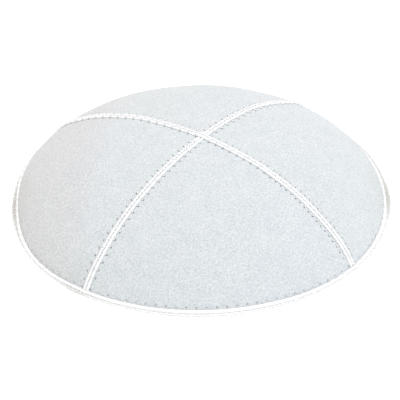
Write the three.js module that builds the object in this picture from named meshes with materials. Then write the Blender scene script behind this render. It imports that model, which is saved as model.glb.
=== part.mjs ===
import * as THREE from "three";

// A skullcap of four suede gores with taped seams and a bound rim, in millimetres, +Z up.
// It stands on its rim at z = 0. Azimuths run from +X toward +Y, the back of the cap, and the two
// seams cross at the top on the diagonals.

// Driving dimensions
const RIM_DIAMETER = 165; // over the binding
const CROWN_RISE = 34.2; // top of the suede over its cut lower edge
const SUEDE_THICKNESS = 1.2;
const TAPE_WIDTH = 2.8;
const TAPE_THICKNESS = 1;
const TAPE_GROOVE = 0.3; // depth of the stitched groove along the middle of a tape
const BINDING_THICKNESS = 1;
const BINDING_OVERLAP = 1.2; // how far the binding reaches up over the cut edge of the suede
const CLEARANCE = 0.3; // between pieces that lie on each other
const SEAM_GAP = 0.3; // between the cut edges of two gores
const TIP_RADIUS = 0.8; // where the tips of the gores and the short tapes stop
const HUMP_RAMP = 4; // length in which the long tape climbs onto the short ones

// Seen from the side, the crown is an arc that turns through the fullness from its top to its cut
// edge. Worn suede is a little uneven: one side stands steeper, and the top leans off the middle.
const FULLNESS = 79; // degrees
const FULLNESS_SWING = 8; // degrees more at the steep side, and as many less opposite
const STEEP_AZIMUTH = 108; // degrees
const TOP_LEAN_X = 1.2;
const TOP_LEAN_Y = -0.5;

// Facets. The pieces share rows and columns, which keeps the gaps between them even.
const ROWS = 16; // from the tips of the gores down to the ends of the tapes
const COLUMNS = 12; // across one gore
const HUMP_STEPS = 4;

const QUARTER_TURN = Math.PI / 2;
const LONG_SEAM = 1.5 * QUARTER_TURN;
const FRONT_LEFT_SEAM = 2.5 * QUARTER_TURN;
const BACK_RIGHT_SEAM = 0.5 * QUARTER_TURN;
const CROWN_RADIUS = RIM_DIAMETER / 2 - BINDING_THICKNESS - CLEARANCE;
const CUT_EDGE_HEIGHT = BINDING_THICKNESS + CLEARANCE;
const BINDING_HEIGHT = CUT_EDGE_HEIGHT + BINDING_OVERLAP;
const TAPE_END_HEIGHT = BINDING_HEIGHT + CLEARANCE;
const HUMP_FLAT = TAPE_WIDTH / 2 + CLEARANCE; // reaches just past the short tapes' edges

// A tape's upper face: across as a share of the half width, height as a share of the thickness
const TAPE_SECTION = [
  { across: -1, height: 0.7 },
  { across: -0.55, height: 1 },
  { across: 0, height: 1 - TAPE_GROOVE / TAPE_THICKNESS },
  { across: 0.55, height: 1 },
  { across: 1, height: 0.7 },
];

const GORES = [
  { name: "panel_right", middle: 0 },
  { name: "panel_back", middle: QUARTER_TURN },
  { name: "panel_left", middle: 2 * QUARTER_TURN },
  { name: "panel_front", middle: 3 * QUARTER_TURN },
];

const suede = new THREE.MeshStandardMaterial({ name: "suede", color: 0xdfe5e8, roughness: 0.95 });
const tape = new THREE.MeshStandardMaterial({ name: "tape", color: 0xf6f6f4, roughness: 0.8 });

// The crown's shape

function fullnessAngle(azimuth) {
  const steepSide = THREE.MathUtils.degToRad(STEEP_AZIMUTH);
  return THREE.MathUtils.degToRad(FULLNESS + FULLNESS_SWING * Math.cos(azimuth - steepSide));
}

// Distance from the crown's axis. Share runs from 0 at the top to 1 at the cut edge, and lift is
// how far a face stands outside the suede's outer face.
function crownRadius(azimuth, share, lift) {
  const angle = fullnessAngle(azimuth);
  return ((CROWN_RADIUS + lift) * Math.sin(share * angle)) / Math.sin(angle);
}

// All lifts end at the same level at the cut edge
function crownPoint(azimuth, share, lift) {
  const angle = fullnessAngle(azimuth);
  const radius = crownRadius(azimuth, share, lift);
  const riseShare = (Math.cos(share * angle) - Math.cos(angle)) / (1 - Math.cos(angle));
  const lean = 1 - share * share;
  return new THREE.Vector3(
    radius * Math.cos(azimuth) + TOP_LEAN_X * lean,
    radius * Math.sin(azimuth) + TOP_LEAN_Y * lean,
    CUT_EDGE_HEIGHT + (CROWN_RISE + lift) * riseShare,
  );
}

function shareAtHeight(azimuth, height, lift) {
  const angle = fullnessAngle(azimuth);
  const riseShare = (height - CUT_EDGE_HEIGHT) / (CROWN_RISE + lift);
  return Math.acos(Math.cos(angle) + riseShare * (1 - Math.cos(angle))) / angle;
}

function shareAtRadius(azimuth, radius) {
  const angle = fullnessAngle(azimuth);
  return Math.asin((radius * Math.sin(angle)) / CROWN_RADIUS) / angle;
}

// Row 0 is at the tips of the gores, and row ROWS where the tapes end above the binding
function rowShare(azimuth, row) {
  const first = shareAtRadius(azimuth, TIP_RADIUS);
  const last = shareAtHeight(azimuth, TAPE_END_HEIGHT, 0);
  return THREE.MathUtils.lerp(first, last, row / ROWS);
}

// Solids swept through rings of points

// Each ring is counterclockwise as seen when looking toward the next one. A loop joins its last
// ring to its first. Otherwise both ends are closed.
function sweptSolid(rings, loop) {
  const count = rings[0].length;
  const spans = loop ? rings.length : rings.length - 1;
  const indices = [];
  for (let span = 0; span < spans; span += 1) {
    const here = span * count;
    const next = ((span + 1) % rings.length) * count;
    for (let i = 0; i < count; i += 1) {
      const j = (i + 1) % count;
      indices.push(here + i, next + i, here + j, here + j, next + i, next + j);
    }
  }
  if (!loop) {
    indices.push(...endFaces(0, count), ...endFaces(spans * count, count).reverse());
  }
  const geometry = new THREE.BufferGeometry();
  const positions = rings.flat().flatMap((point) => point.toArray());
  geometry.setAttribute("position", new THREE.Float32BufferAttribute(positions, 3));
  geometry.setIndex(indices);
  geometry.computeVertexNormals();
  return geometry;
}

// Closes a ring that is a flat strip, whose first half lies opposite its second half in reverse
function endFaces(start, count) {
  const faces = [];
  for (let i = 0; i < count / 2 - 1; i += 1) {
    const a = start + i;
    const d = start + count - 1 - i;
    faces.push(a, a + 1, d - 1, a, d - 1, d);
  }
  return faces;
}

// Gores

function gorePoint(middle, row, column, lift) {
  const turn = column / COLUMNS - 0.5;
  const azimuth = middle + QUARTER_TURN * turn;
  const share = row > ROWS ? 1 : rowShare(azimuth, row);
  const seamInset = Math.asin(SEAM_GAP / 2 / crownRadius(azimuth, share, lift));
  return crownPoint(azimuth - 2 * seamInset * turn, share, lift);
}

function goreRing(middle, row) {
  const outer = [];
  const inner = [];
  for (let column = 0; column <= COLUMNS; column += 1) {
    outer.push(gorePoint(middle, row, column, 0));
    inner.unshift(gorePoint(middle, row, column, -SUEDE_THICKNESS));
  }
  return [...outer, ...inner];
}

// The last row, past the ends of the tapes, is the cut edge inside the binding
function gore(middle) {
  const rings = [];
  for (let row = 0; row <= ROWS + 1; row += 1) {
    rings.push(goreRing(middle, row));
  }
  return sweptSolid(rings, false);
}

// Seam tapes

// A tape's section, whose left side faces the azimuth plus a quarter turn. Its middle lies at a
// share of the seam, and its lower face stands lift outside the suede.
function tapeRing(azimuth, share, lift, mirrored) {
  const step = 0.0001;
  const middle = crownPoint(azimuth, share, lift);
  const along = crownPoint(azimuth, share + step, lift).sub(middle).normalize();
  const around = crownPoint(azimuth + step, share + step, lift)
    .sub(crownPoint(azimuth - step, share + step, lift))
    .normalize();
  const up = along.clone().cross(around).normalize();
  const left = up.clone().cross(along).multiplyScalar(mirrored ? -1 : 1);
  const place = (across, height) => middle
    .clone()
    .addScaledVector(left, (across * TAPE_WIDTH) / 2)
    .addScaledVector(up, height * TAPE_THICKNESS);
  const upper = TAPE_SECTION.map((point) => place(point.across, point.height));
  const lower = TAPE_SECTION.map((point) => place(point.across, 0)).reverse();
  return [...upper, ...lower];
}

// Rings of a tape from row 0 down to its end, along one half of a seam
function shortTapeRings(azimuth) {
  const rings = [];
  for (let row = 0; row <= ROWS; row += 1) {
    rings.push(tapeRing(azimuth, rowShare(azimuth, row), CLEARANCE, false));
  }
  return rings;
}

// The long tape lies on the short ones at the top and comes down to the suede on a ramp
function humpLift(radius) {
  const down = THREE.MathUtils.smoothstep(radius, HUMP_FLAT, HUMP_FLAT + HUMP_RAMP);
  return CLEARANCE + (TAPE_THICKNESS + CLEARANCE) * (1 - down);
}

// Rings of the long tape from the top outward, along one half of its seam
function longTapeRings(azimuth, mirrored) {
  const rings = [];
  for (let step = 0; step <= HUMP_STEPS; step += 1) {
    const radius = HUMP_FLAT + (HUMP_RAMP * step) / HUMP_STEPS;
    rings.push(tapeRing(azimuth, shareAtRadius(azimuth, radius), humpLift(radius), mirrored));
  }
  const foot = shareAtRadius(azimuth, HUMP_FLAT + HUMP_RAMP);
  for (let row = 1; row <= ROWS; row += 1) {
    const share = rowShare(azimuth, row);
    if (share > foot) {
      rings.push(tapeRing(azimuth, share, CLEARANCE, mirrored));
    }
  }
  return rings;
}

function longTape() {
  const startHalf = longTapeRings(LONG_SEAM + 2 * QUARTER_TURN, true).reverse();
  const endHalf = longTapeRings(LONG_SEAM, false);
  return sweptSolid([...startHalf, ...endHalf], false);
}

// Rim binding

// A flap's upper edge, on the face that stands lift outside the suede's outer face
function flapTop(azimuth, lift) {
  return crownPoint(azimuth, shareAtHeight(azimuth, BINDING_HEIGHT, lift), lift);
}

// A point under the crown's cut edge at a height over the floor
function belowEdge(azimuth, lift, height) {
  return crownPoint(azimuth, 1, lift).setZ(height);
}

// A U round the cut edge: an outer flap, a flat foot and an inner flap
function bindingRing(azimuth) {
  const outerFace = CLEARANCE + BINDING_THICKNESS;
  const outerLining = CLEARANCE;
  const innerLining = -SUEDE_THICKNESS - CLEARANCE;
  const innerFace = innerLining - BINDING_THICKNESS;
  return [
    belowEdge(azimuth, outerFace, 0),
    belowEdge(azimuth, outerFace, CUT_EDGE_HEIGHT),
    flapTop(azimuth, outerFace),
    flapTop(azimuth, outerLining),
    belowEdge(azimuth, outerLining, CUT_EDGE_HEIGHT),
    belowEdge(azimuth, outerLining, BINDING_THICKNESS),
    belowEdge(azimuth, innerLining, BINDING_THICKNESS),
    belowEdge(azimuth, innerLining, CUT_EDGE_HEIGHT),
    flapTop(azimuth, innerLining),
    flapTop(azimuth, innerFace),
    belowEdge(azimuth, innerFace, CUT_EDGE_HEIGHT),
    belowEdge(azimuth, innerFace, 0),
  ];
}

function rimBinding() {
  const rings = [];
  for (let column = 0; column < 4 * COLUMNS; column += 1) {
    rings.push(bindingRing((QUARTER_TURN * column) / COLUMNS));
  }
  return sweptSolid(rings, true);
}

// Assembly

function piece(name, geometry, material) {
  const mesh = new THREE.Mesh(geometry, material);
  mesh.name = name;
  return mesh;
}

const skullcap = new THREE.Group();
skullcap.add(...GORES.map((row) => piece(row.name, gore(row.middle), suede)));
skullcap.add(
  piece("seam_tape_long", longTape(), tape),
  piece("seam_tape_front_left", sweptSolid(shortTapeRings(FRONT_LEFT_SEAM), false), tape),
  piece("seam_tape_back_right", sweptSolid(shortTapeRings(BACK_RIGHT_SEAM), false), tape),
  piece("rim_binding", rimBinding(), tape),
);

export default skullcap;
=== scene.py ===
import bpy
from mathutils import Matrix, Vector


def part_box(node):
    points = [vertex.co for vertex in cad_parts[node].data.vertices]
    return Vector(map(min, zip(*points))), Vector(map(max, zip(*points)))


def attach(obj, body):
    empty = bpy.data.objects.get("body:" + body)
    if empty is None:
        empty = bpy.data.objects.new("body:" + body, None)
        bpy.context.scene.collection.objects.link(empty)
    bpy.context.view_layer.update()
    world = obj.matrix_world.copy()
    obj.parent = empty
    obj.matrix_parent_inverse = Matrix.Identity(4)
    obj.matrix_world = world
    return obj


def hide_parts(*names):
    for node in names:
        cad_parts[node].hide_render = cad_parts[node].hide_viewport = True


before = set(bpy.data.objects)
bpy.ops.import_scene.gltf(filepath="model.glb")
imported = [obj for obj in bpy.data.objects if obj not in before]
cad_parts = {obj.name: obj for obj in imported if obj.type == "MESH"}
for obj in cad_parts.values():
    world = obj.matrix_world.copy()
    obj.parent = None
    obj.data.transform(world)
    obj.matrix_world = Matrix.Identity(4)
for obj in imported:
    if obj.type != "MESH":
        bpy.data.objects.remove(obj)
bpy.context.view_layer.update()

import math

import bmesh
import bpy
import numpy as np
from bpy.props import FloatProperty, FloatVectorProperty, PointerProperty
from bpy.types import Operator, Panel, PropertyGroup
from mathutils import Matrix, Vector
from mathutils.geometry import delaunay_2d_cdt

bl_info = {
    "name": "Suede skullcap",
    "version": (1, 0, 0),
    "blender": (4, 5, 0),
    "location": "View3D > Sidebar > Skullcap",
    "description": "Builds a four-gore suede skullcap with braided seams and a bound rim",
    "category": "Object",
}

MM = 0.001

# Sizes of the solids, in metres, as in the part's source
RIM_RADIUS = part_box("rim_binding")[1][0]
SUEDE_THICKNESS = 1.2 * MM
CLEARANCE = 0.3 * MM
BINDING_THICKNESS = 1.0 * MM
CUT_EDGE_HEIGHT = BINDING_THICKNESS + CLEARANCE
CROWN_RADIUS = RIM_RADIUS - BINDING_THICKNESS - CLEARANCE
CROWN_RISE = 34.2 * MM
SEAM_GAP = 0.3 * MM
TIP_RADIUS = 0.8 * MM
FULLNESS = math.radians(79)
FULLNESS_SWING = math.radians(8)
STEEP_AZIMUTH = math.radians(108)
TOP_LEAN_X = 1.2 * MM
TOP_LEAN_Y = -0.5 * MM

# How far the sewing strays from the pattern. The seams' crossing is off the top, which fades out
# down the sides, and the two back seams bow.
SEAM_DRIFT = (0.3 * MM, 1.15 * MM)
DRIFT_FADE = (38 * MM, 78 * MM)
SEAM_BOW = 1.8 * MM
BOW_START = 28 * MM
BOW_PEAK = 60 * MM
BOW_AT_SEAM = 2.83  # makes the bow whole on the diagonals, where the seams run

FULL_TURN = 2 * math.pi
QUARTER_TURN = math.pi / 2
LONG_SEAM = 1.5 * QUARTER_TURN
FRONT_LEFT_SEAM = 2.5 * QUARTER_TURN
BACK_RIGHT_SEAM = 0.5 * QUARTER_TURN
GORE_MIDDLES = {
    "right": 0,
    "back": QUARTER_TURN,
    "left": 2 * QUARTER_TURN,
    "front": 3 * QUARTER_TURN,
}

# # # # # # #

* _Challenge_:
Write down exactly the span of lines above from the one containing "const skullcap = new THREE.Group();" to the one containing "import math", both ends included.

* _Reply to the task_:
const skullcap = new THREE.Group();
skullcap.add(...GORES.map((row) => piece(row.name, gore(row.middle), suede)));
skullcap.add(
  piece("seam_tape_long", longTape(), tape),
  piece("seam_tape_front_left", sweptSolid(shortTapeRings(FRONT_LEFT_SEAM), false), tape),
  piece("seam_tape_back_right", sweptSolid(shortTapeRings(BACK_RIGHT_SEAM), false), tape),
  piece("rim_binding", rimBinding(), tape),
);

export default skullcap;
=== scene.py ===
import bpy
from mathutils import Matrix, Vector


def part_box(node):
    points = [vertex.co for vertex in cad_parts[node].data.vertices]
    return Vector(map(min, zip(*points))), Vector(map(max, zip(*points)))


def attach(obj, body):
    empty = bpy.data.objects.get("body:" + body)
    if empty is None:
        empty = bpy.data.objects.new("body:" + body, None)
        bpy.context.scene.collection.objects.link(empty)
    bpy.context.view_layer.update()
    world = obj.matrix_world.copy()
    obj.parent = empty
    obj.matrix_parent_inverse = Matrix.Identity(4)
    obj.matrix_world = world
    return obj


def hide_parts(*names):
    for node in names:
        cad_parts[node].hide_render = cad_parts[node].hide_viewport = True


before = set(bpy.data.objects)
bpy.ops.import_scene.gltf(filepath="model.glb")
imported = [obj for obj in bpy.data.objects if obj not in before]
cad_parts = {obj.name: obj for obj in imported if obj.type == "MESH"}
for obj in cad_parts.values():
    world = obj.matrix_world.copy()
    obj.parent = None
    obj.data.transform(world)
    obj.matrix_world = Matrix.Identity(4)
for obj in imported:
    if obj.type != "MESH":
        bpy.data.objects.remove(obj)
bpy.context.view_layer.update()

import math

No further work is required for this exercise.